2025 North Carolina cap rates by location and park type
Common Situations
Why North Carolina park owners call us
Ready to exit a lifetime Asheville-area operation
Many Western NC parks were built in the 1970s through 1990s by families who saw the mountain tourism boom coming. Third-generation situations and owners in their 70s ready to retire from a demanding seasonal operation are common and often motivated to move efficiently.
Post-Helene decision to sell rather than rebuild
Hurricane Helene was a genuine catastrophe for parts of Western NC. Some park owners who sustained significant damage — and who are being asked to rebuild at elevated construction costs with uncertain insurance settlements — have decided that selling makes more sense than another rebuilding cycle. We want to talk to these owners.
Outer Banks land value conversation
Some OBX park owners hold land that's worth significant money to developers or adjacent businesses regardless of current RV park income. Understanding whether your land value argument changes your exit math is a conversation worth having.

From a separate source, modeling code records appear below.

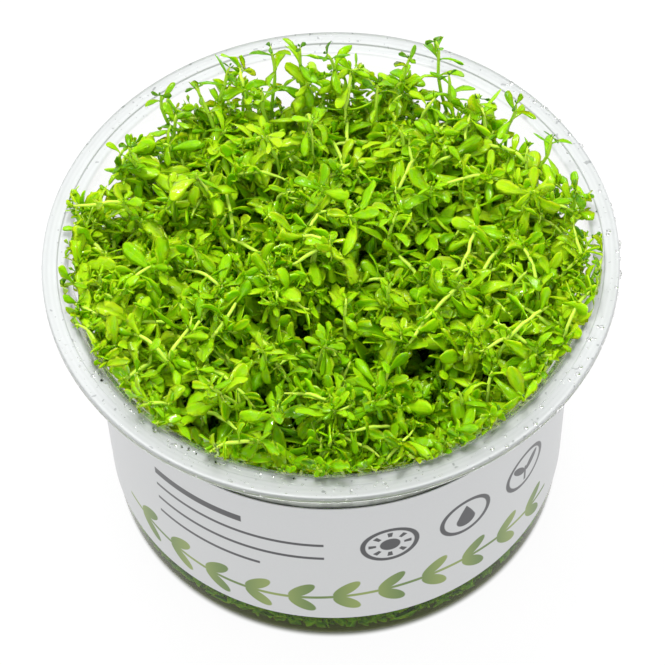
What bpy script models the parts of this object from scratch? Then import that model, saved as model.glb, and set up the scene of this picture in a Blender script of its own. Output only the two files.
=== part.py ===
# Pearlweed growing in a clear, round tissue-culture cup with a white paper label.
# Metres, +Z up. The origin is the middle of the cup's underside, and the label faces -Y.

import math
import random

import bmesh
import bpy
from mathutils import Vector

mm = 0.001

# Cup: a thin clear tub with a stepped rim
rim_radius = 52.5 * mm
cup_height = 63.3 * mm
rim_step_radius = 49.8 * mm
rim_inner_radius = 48.35 * mm
rim_step_drop = 0.4 * mm
skirt_drop = 1.6 * mm
wall_thickness = 0.8 * mm
wall_radius_low = 42.3 * mm
wall_radius_high = 44.3 * mm
wall_low = 3.0 * mm
wall_high = 56.0 * mm
shoulder_radius = 46.9 * mm
shoulder_height = 61.9 * mm
foot_radius = 40.4 * mm
foot_inner_radius = 36.5 * mm
foot_rise = 0.6 * mm
floor_top = 1.4 * mm
turn_steps = 36

# Label: a paper sleeve that leaves the back of the wall clear
label_bottom = 8.2 * mm
label_top = 47.4 * mm
label_gap = 0.3 * mm
label_thickness = 0.2 * mm
label_wrap_steps = 29

# Growing gel: a clear disc on the cup's floor
piece_gap = 0.3 * mm
gel_top = 8.5 * mm

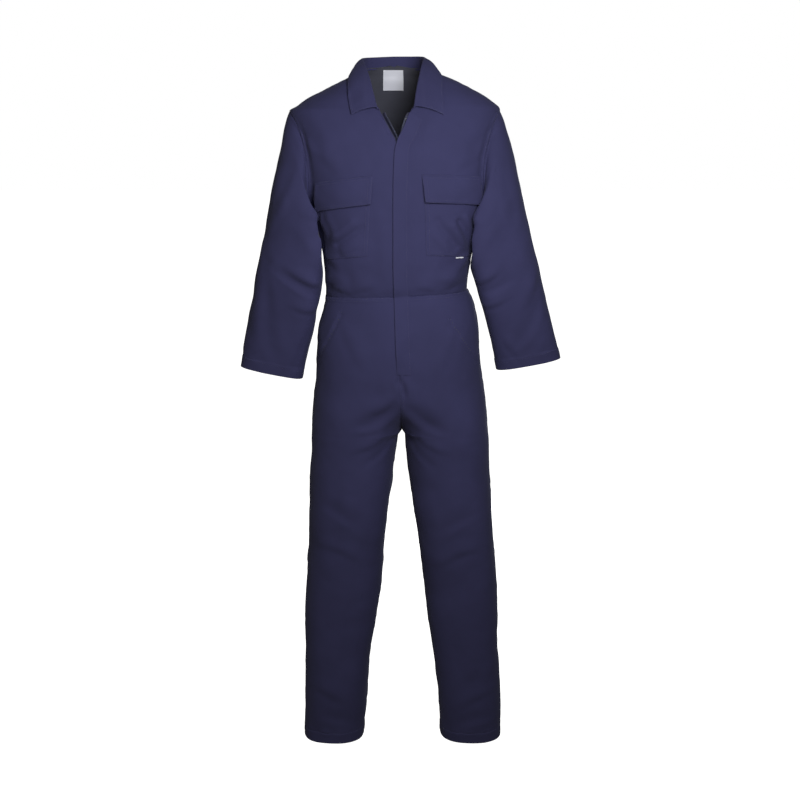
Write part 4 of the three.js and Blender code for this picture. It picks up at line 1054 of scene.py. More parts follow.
for side, name in SIDE_NAMES.items():
    inside = np.array([side * 100 + 15, 0, -1000])
    for face in (FRONT, BACK):
        grid = leg_panel(side, face)
        start, end, low, high = runs_from_edges(grid)
        z = grid[:, :1, 2]
        inside_leg = 1 - ease(z, CROTCH_Z - 8, CROTCH_Z)
        crotch = (1 - ease(z, CROTCH_START_Z - 10, CROTCH_START_Z + 20)) * ease(z, CROTCH_Z - 60, CROTCH_Z)
        welt_side = float(face == BACK)
        welt_middle = lerp(float(side == LEFT), welt_side, inside_leg)
        from_hem = np.minimum(low, np.abs(high - HEM_DEEP))
        relief = (seam_relief(end, welt_side) + seam_relief(start, welt_middle) + seam_relief(low, 1)
                  + puckered(grid, np.minimum(np.minimum(start, end), from_hem))
                  + hem_relief(grid, high, proud=0.8, wave=0.9, length=40, reach=45))
        if face == FRONT:
            relief = relief + mouth_relief(grid, side)
        relief = relief * lerp(1, ease(start, 0, CROTCH_SEAM_HOLDS), crotch)
        folds = (crease_lift(grid, LEG_CREASES) + uneven(grid)) * ease(low, 0, FOLDS_FADE)
        folds = folds * lerp(1, ease(start, 0, CROTCH_HOLDS), crotch)
        grid = grid + grid_normals(grid, inside) * (relief + folds)[..., None]
        # The two edges of the crotch seam press into each other, so that no light shows between them
        grid[:, :2, 0] -= side * CROTCH_PRESS * crotch
        normals = grid_normals(grid, inside)
        under = grid - normals * hem_thickness(high)[..., None]
        worn = hem_wear(high) + 0.9 * hump(end, RUBBED_AT, RUBBED_WIDTH) * welt_side
        node = f"leg_{FACE_NAMES[face]}_{name}"
        piece = cloth_piece(f"{node}_twill", grid, under, twill, worn, straight=1, reverse=twill_reverse)
        keep_cloth(piece, [node], *LEG_CUTS[face])
        hem_row = -1 - STITCHED_HEM_LINE
        stitch(grid[hem_row], normals[hem_row])
        if face == FRONT:
            sew_mouth(grid, normals, side)
        below_crotch = grid[:, 0, 2] < CROTCH_Z
        middle_top = FLY_END_Z - 6 if face == FRONT else 0
        middle_seam = (grid[:, 0, 2] > CROTCH_Z) & (grid[:, 0, 2] < middle_top)
        for k in STITCHED_LINES:
            stitch(grid[k, 3:-3], normals[k, 3:-3])
            if face == BACK:
                stitch(grid[:, -1 - k], normals[:, -1 - k])
                stitch(grid[below_crotch, k], normals[below_crotch, k])
            if side == LEFT:
                stitch(grid[middle_seam, k], normals[middle_seam, k])

# Chest pockets and flaps
# Two patch pockets of the same twill are sewn to the fronts round three sides, each below a flap of
# two layers that is sewn along its top edge, stands clear below and is topstitched all round.
LAY_GAP = 0.5
PATCH = 1.0
POCKET_BULGE = 7
POCKET_STEPS = (30, 26)
POCKET_CUT, POCKET_AREA = (0.155, 0.17), 0.0235
FLAP_CLOTH = 1.6
FLAP_LIFT = 8
FLAP_STEPS = (8, 24)
FLAP_CUT, FLAP_AREA = (0.15, 0.07), 0.0104
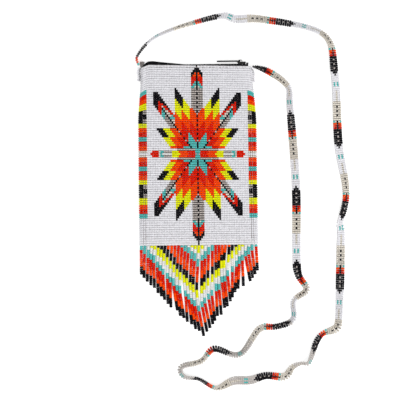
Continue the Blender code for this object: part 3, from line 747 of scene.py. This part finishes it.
# The frame's route: X, Y and the strap's turn from flat, in degrees
strapRoute = [
    (-0.0591, 0.1441, 80), (-0.0362, 0.1646, 68), (0.0225, 0.1822, 50), (0.0399, 0.1791, 12),
    (0.0669, 0.1785, 34), (0.1268, 0.1632, 52), (0.1382, 0.1247, 25), (0.1413, 0.0536, 12),
    (0.1483, 0.0035, 42), (0.1410, -0.0289, 44), (0.1427, -0.0349, 28), (0.1395, -0.1209, -40),
    (0.1357, -0.1327, 10), (0.1246, -0.1360, 56), (0.1170, -0.1443, 48), (0.1089, -0.1666, 64),
    (0.1027, -0.1661, 72), (0.0917, -0.1704, 50), (0.0848, -0.1799, 30), (0.0656, -0.1783, 38),
    (0.0505, -0.1831, 15), (0.0325, -0.1835, 18), (0.0158, -0.1905, 60), (-0.0015, -0.1810, 72),
    (-0.0164, -0.1787, 62), (-0.0195, -0.1686, 62), (0.0013, -0.1631, 62), (0.0139, -0.1506, 55),
    (0.0396, -0.1571, 60), (0.0595, -0.1314, 48), (0.0762, -0.1296, 60), (0.0939, -0.1226, 55),
    (0.0943, -0.1036, 60), (0.1079, -0.0928, 52), (0.0996, -0.0784, 44), (0.0978, -0.0588, 10),
    (0.0982, 0.0112, 10), (0.0929, 0.0922, 45), (0.0914, 0.1108, 58), (0.0731, 0.1256, 52),
]


def tabTop(name):
    # where the strap leaves its sewn end
    low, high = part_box(name)
    middle = (low.x + high.x) / 2
    inset = math.copysign(strapEnds[name]["inset"], middle)
    return Vector((middle - inset, high.y + strap["floorGap"], 90))


def strapLine():
    left, right = (tabTop(name) for name in strapEnds)
    leftBend, rightBend = (tabTop(name) + Vector((0, end["rise"], 0))
                           for name, end in strapEnds.items())
    route = [left, leftBend] + [Vector(point) for point in strapRoute] + [rightBend, right]
    spans = len(route) - 1
    fine = [curvePoint(route, spans * step / strap["samples"])
            for step in range(strap["samples"] + 1)]
    length = lineReach(fine)[-1]
    count = round(length / strap["step"])
    even = pointsAt(fine, [length * step / count for step in range(count + 1)])
    return relaxed(relaxed(even, strap["foldReach"]), strap["foldReach"])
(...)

Received an institutional offer and not sure what to do
Asheville-corridor parks and Outer Banks parks have received significant unsolicited institutional outreach in the past three years. If you've gotten a letter and want a second opinion on the number before committing to anything, call us first.
High Country ski season — diversified demand story
Parks near Sugar Mountain and Appalachian Ski Mountain have genuinely four-season demand — spring, summer, fall leaf, and ski winter. If your financials document that diversification well, you may be leaving value on the table by not emphasizing it in your sale presentation.
Flood history or river proximity risk
Western NC's rivers — the French Broad, the Swannanoa, the Pigeon, the Tuckasegee — have flooded repeatedly over the past 20 years, not just in Helene. Some owners with repeated flood exposure are ready to exit a park that carries a risk they didn't fully understand when they bought it.